Material to process:
— Begin —

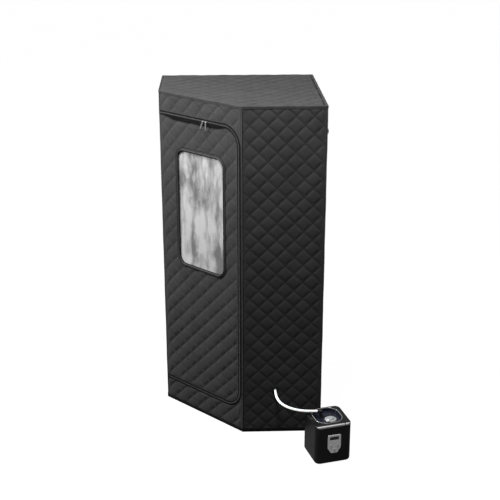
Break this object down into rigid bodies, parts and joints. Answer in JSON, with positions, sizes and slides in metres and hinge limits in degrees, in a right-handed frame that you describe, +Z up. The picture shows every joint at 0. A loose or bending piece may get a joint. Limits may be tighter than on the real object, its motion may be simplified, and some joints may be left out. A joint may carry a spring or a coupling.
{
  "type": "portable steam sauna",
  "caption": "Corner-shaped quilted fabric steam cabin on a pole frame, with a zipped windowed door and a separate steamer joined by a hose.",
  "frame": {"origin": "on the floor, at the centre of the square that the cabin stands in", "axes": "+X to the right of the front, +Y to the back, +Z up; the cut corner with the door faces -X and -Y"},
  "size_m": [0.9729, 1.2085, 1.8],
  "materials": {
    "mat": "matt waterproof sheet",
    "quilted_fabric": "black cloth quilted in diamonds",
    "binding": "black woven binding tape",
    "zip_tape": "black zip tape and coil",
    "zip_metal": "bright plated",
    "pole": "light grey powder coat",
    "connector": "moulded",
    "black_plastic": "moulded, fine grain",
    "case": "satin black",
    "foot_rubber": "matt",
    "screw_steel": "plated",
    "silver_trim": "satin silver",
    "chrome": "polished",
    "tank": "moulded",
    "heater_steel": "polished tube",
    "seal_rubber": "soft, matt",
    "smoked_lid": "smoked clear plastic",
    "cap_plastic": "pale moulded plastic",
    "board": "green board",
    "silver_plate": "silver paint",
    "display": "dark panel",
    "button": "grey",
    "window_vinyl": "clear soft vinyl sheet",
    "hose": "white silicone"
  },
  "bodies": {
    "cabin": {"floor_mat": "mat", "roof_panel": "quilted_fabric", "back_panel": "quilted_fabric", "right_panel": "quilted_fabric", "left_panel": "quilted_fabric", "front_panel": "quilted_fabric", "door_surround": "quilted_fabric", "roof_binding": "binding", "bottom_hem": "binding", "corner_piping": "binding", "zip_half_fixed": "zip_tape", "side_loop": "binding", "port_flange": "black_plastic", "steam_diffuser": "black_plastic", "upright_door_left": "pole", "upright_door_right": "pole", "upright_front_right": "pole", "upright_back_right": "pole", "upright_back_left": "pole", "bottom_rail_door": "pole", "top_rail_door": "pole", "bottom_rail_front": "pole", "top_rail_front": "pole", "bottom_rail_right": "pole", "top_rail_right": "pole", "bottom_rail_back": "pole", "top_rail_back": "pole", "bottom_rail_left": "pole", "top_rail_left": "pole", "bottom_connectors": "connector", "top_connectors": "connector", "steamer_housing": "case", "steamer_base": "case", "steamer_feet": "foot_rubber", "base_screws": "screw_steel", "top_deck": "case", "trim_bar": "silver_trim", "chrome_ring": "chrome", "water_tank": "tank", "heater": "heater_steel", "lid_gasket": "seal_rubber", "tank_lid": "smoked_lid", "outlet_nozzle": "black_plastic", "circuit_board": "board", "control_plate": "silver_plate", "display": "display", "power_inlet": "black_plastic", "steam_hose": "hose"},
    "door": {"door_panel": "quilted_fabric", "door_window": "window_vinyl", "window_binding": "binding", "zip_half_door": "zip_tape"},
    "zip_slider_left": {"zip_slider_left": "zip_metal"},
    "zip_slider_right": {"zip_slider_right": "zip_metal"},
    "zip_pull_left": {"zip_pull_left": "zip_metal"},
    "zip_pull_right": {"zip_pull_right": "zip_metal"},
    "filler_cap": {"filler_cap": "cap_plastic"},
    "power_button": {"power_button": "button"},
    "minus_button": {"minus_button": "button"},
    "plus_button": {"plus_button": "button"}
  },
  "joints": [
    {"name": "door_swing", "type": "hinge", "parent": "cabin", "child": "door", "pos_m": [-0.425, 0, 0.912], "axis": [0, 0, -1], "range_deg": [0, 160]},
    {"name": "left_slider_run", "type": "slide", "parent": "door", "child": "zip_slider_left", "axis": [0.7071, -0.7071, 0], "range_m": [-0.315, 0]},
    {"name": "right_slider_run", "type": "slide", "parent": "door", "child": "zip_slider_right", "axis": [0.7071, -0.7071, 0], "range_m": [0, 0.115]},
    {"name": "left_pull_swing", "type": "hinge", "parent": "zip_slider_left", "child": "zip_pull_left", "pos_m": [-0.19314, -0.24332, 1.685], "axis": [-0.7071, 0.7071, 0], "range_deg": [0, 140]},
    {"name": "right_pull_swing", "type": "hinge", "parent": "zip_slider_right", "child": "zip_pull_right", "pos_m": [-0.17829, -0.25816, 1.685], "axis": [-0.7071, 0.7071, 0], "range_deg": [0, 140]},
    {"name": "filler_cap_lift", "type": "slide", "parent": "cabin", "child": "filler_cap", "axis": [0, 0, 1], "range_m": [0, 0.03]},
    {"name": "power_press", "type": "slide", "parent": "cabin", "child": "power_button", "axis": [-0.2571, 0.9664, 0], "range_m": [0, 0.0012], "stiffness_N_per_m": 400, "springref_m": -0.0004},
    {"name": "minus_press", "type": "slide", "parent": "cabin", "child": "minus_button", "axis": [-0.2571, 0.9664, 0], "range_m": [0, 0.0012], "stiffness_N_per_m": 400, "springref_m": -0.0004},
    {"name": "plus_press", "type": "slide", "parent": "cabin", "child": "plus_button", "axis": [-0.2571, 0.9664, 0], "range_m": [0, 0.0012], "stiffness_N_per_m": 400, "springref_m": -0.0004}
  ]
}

— End —
— Begin —

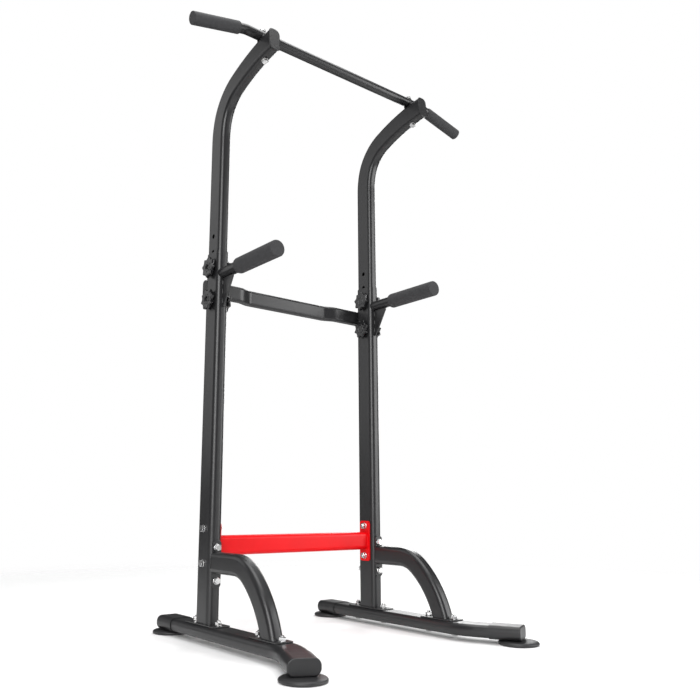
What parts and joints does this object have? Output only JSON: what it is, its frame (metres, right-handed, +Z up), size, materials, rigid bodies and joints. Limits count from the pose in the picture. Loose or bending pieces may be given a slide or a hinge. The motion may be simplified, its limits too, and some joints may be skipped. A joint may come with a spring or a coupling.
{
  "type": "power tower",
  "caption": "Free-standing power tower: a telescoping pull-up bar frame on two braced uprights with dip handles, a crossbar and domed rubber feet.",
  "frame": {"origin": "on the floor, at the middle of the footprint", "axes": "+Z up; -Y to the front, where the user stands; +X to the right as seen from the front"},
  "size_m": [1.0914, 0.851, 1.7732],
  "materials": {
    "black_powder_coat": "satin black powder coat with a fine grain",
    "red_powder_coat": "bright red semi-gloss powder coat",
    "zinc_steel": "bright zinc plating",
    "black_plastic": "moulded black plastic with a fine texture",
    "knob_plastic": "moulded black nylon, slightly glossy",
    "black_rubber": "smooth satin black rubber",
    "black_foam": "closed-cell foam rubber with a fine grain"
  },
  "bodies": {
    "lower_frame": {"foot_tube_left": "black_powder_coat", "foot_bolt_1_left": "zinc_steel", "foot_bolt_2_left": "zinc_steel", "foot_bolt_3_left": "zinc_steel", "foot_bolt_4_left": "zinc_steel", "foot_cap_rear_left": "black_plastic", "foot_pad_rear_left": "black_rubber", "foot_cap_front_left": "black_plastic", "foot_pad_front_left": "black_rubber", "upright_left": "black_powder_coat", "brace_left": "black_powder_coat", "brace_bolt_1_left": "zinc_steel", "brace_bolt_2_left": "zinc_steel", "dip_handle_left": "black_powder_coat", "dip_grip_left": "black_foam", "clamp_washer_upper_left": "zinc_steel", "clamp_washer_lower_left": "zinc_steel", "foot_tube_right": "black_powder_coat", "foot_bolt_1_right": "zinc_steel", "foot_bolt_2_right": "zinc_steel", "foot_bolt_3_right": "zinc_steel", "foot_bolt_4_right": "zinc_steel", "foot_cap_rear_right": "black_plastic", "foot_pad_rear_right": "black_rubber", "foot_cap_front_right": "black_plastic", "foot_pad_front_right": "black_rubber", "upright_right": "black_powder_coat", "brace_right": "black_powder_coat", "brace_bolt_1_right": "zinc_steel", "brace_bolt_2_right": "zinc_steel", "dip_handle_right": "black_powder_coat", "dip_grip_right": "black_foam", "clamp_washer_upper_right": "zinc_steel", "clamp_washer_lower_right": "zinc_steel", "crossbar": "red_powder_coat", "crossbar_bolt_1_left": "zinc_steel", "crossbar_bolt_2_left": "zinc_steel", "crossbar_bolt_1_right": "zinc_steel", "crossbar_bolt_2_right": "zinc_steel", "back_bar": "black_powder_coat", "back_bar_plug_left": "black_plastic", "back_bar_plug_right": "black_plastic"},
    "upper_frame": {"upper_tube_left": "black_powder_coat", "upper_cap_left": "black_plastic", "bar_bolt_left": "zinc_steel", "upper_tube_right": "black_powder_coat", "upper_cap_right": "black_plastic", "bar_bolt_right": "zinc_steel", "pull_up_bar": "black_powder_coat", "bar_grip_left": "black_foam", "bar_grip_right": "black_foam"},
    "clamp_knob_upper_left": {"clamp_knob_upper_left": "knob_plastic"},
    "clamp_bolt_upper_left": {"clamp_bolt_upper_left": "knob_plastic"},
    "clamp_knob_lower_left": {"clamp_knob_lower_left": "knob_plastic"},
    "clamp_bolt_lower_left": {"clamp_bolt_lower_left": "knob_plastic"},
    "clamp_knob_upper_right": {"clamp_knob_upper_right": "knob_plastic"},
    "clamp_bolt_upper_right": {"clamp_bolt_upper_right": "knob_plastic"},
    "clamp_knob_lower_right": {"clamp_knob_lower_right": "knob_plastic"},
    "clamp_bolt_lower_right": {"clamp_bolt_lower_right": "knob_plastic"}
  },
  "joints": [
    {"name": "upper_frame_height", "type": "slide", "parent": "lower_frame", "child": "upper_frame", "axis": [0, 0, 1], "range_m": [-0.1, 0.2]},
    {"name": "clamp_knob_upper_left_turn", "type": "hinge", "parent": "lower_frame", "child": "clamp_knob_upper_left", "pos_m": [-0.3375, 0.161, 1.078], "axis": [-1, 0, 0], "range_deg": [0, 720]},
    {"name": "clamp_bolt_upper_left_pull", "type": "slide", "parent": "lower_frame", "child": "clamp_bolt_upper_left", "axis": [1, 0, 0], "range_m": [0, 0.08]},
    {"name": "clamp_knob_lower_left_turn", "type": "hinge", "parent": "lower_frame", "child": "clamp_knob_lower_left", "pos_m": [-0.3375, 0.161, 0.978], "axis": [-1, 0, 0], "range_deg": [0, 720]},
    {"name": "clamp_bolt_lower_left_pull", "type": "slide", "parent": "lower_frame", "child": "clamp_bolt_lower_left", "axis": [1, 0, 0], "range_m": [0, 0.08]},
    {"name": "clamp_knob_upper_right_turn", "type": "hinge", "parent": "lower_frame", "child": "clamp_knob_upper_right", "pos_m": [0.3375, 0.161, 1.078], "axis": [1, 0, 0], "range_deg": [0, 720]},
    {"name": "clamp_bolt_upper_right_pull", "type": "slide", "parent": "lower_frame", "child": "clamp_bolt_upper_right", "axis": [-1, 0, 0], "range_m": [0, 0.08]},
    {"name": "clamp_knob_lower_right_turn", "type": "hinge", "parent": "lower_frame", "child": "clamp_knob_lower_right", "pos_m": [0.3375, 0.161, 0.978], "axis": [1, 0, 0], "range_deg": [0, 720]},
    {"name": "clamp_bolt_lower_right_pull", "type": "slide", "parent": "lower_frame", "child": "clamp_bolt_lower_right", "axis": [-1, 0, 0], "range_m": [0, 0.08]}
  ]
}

— End —

To be done: Take each line of the material that contains the word "bodies" and list it.

Reply to the exercise:
Break this object down into rigid bodies, parts and joints. Answer in JSON, with positions, sizes and slides in metres and hinge limits in degrees, in a right-handed frame that you describe, +Z up. The picture shows every joint at 0. A loose or bending piece may get a joint. Limits may be tighter than on the real object, its motion may be simplified, and some joints may be left out. A joint may carry a spring or a coupling.
  "bodies": {
What parts and joints does this object have? Output only JSON: what it is, its frame (metres, right-handed, +Z up), size, materials, rigid bodies and joints. Limits count from the pose in the picture. Loose or bending pieces may be given a slide or a hinge. The motion may be simplified, its limits too, and some joints may be skipped. A joint may come with a spring or a coupling.
  "bodies": {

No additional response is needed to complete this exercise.